%%
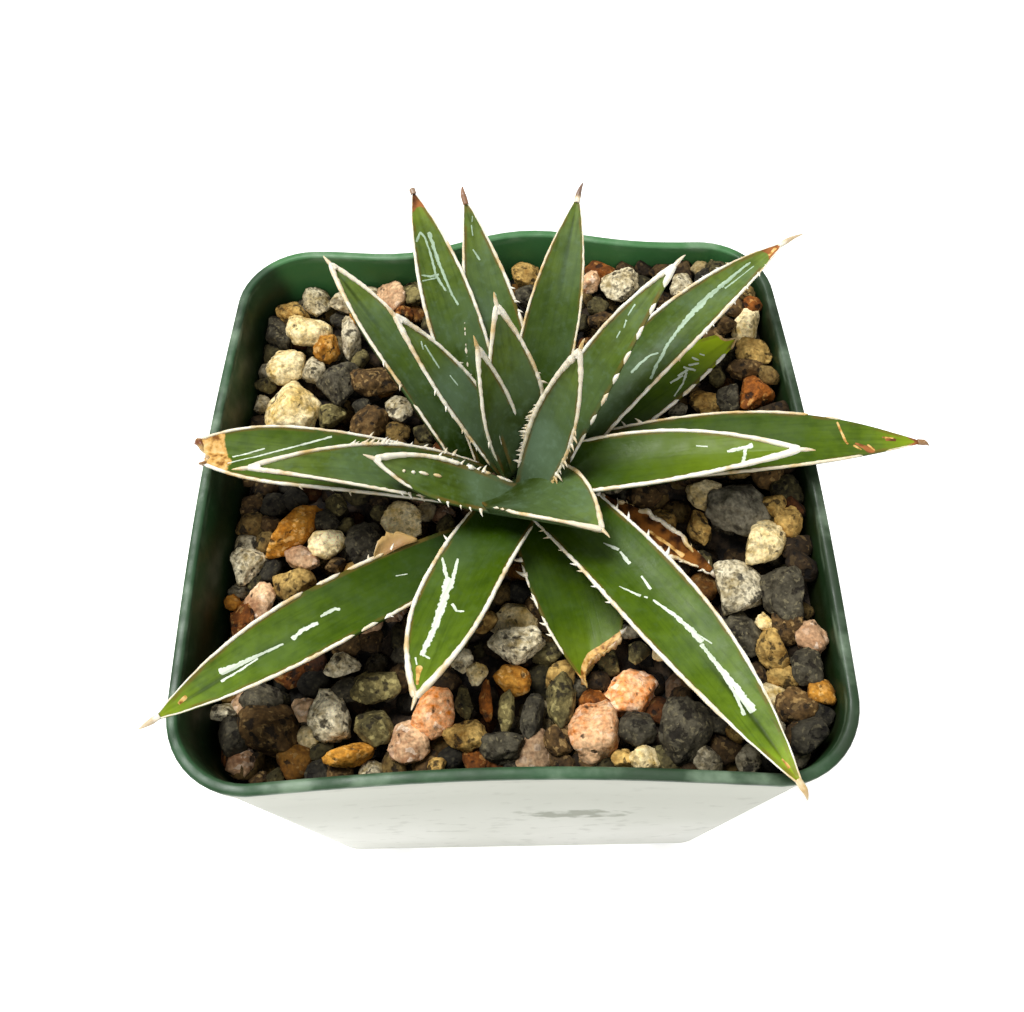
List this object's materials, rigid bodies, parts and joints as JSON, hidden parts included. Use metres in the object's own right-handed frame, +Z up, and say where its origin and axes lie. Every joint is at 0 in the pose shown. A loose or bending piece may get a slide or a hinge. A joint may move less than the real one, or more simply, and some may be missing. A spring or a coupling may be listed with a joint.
{
  "type": "potted queen victoria agave",
  "caption": "Small agave rosette of stiff pointed leaves with white horny margins, in a thin square nursery pot filled with gravel.",
  "frame": {"origin": "centre of the pot's underside, on the face of its middle pad", "axes": "+Z up along the pot's axis, +Y towards the back of the pot, +X to the right of a viewer who faces its front"},
  "size_m": [0.1094, 0.0958, 0.1068],
  "materials": {
    "pot": "thin moulded plastic, satin",
    "gravel": "dry mixed stones, matt",
    "leaf_young": "waxy skin with a blue-grey bloom",
    "leaf_old": "smooth waxy skin",
    "leaf_dead": "dry and papery",
    "margin": "smooth horn",
    "stem": "rough and fibrous"
  },
  "bodies": {
    "root": {"gravel": "gravel", "leaf_01": "leaf_young", "leaf_02": "leaf_young", "leaf_03": "leaf_young", "leaf_04": "leaf_young", "leaf_05": "leaf_young", "leaf_06": "leaf_young", "leaf_07": "leaf_young", "leaf_08": "leaf_young", "leaf_09": "leaf_young", "leaf_10": "leaf_old", "leaf_11": "leaf_old", "leaf_12": "leaf_old", "leaf_13": "leaf_old", "leaf_14": "leaf_old", "leaf_15": "leaf_old", "leaf_16": "leaf_old", "leaf_17": "leaf_old", "leaf_18": "leaf_old", "leaf_19": "leaf_old", "leaf_20": "leaf_old", "leaf_21": "leaf_old", "leaf_22": "leaf_dead", "margin_01": "margin", "margin_02": "margin", "margin_03": "margin", "margin_04": "margin", "margin_05": "margin", "margin_06": "margin", "margin_07": "margin", "margin_08": "margin", "margin_09": "margin", "margin_10": "margin", "margin_11": "margin", "margin_12": "margin", "margin_13": "margin", "margin_14": "margin", "margin_15": "margin", "margin_16": "margin", "margin_17": "margin", "margin_18": "margin", "margin_19": "margin", "margin_20": "margin", "margin_21": "margin", "margin_22": "margin", "pot": "pot", "stem": "stem"}
  },
  "joints": []
}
%%
What this task involves.
Please restate the whole listing word for word.

Complete response.
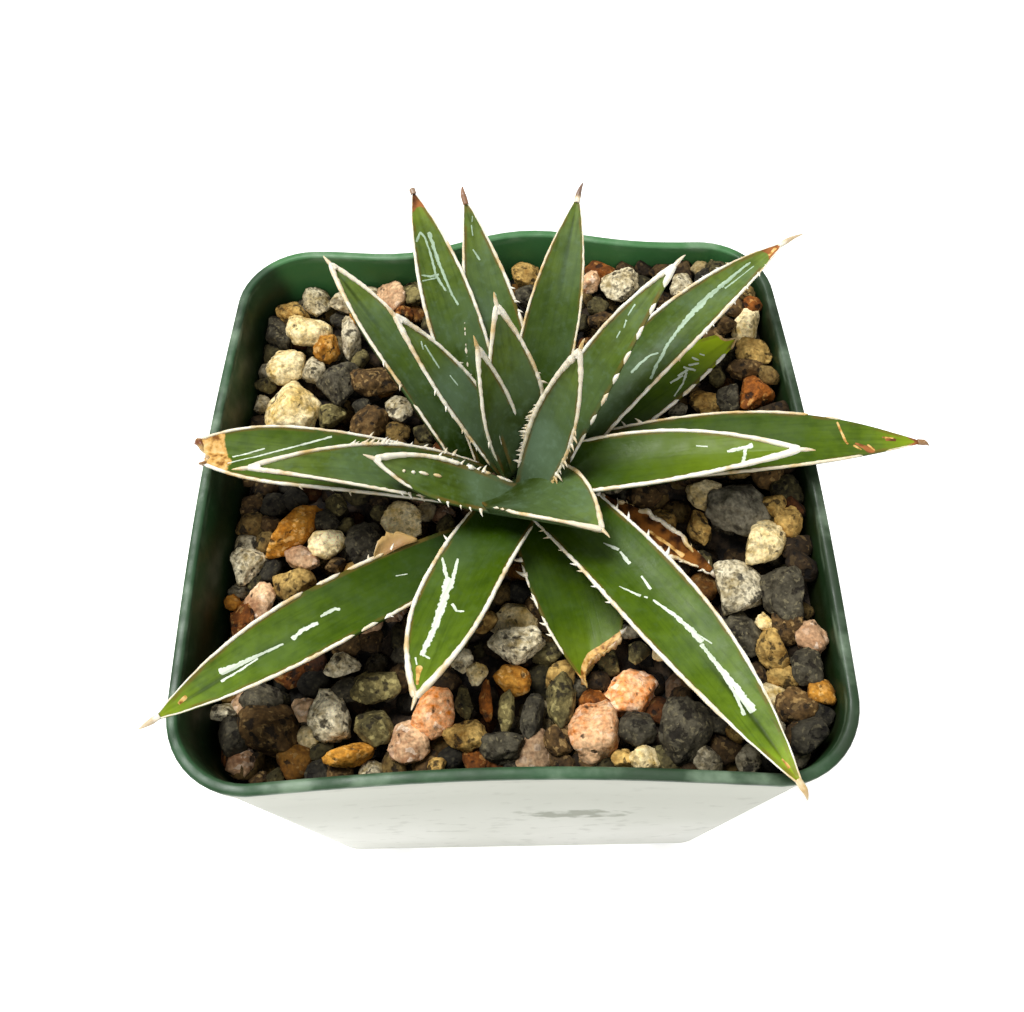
List this object's materials, rigid bodies, parts and joints as JSON, hidden parts included. Use metres in the object's own right-handed frame, +Z up, and say where its origin and axes lie. Every joint is at 0 in the pose shown. A loose or bending piece may get a slide or a hinge. A joint may move less than the real one, or more simply, and some may be missing. A spring or a coupling may be listed with a joint.
{
  "type": "potted queen victoria agave",
  "caption": "Small agave rosette of stiff pointed leaves with white horny margins, in a thin square nursery pot filled with gravel.",
  "frame": {"origin": "centre of the pot's underside, on the face of its middle pad", "axes": "+Z up along the pot's axis, +Y towards the back of the pot, +X to the right of a viewer who faces its front"},
  "size_m": [0.1094, 0.0958, 0.1068],
  "materials": {
    "pot": "thin moulded plastic, satin",
    "gravel": "dry mixed stones, matt",
    "leaf_young": "waxy skin with a blue-grey bloom",
    "leaf_old": "smooth waxy skin",
    "leaf_dead": "dry and papery",
    "margin": "smooth horn",
    "stem": "rough and fibrous"
  },
  "bodies": {
    "root": {"gravel": "gravel", "leaf_01": "leaf_young", "leaf_02": "leaf_young", "leaf_03": "leaf_young", "leaf_04": "leaf_young", "leaf_05": "leaf_young", "leaf_06": "leaf_young", "leaf_07": "leaf_young", "leaf_08": "leaf_young", "leaf_09": "leaf_young", "leaf_10": "leaf_old", "leaf_11": "leaf_old", "leaf_12": "leaf_old", "leaf_13": "leaf_old", "leaf_14": "leaf_old", "leaf_15": "leaf_old", "leaf_16": "leaf_old", "leaf_17": "leaf_old", "leaf_18": "leaf_old", "leaf_19": "leaf_old", "leaf_20": "leaf_old", "leaf_21": "leaf_old", "leaf_22": "leaf_dead", "margin_01": "margin", "margin_02": "margin", "margin_03": "margin", "margin_04": "margin", "margin_05": "margin", "margin_06": "margin", "margin_07": "margin", "margin_08": "margin", "margin_09": "margin", "margin_10": "margin", "margin_11": "margin", "margin_12": "margin", "margin_13": "margin", "margin_14": "margin", "margin_15": "margin", "margin_16": "margin", "margin_17": "margin", "margin_18": "margin", "margin_19": "margin", "margin_20": "margin", "margin_21": "margin", "margin_22": "margin", "pot": "pot", "stem": "stem"}
  },
  "joints": []
}